In the middle of the pack is Tim, shining his torch at the clusters appearing as fast as he can explain them.
“You see that ‘W’ shape up there? That’s Cassiopeia the Queen”, he tells us. Nearby is Perseus; its main constellation of 19 stars catalogued by the Greek astronomer Ptolemy in the 2nd century. Then there’s Aldebaran, the brightest in the constellation of Taurus.
Enraptured, we exclaim ‘oohh’, ‘aaahhh’ and ‘wow’ like kids at a firework display. This really is some of the best star gazing in England.
We are all stardust
Lucy asks whether the inhabitants of her 300-year old house enjoyed the same celestial formations. They would, Tim confirms. They shift, but it takes thousands of years. We have, I think, much in common with those now-invisible people. But the words of cosmologist Lawrence M Krauss were as true then as they are now: ‘Every atom in your body came from a star that exploded. And the atoms in your left hand probably came from a different star than the ones in your right…You are all stardust.’
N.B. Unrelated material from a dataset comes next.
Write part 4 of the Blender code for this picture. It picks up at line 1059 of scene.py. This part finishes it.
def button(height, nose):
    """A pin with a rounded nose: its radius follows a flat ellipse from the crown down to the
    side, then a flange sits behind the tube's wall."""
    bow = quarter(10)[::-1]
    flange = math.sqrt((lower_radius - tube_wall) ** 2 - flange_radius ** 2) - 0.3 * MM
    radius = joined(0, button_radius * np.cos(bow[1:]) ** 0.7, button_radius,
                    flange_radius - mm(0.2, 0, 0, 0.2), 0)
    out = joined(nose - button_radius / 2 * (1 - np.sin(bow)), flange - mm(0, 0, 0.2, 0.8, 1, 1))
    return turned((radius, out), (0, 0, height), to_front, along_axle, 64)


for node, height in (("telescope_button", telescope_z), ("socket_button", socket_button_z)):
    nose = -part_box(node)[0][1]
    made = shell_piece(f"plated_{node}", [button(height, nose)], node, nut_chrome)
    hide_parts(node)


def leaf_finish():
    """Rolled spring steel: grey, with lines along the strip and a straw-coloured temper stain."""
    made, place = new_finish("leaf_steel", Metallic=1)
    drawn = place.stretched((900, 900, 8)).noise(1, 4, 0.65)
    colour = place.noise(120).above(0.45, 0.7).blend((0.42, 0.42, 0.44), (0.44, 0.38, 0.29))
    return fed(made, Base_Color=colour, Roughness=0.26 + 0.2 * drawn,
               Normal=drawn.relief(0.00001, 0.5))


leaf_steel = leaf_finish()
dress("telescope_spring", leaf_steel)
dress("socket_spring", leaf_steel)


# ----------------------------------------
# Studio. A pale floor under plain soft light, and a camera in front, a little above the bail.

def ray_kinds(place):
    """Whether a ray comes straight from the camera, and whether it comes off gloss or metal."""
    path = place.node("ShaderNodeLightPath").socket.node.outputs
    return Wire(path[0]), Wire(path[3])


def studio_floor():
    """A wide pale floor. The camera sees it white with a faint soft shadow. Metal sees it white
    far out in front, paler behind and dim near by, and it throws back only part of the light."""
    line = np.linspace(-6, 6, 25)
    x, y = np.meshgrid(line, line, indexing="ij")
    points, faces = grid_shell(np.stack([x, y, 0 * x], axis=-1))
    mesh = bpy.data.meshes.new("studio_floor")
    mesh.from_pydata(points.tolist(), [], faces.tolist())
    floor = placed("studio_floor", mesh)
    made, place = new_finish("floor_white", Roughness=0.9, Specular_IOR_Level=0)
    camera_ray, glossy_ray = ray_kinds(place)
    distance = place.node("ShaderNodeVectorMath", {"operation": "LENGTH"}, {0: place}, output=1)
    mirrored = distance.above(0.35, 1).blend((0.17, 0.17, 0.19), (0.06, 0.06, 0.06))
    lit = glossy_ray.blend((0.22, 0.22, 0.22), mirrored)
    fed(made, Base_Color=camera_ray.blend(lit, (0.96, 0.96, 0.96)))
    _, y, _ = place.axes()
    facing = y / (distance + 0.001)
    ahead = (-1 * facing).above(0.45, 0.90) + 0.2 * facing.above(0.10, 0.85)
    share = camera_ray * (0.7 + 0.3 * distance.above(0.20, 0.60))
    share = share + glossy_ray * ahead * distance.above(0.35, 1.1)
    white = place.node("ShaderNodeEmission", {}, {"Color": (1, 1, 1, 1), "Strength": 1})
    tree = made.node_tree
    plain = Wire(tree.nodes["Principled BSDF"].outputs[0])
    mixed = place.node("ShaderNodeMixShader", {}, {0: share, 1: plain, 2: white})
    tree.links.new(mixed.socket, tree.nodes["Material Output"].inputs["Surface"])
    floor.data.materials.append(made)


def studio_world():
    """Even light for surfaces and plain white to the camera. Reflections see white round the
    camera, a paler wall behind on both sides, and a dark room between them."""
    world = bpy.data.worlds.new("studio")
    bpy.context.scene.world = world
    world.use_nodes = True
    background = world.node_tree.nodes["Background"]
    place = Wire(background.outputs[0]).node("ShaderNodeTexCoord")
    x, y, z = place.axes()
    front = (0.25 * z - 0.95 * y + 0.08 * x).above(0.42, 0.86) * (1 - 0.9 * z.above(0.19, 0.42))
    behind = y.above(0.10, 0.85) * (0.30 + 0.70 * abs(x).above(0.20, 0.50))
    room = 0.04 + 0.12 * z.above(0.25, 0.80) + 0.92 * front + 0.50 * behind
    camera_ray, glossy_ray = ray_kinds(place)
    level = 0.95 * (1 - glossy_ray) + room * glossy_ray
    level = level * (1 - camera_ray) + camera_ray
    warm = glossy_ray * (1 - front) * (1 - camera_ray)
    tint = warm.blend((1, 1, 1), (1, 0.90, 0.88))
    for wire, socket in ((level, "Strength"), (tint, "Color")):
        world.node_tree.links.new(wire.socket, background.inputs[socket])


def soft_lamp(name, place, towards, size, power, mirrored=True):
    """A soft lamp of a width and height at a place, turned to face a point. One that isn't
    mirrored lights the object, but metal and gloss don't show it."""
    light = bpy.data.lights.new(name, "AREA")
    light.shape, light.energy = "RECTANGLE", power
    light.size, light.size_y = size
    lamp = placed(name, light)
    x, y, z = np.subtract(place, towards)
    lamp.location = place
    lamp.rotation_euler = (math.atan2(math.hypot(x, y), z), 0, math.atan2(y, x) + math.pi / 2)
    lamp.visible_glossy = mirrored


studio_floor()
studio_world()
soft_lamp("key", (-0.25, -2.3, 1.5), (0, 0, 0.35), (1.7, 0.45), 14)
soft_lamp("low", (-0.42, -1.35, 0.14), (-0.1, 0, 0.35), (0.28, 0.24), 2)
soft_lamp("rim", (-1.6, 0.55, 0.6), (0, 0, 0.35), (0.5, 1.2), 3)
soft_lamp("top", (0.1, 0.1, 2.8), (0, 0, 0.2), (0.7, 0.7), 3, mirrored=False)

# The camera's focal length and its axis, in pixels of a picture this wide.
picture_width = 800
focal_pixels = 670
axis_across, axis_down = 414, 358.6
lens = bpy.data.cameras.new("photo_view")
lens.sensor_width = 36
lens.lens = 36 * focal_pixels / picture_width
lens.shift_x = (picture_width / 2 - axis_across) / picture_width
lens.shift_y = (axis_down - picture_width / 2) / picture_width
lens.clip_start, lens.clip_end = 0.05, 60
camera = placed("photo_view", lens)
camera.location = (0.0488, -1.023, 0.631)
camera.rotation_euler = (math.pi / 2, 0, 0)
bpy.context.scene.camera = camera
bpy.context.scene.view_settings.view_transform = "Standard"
I break from the best star gazing in England party to find a spot of silence.
The light, cool breeze is disorientating as I navigate the garden path in the deep black. The sky is a dome of faraway lights. I lost that instinctive awareness. I forgot the sky’s depth: its contoured topography of light, which defines a time and history that remain beyond our comprehension. But gazing upwards, I am grounded again.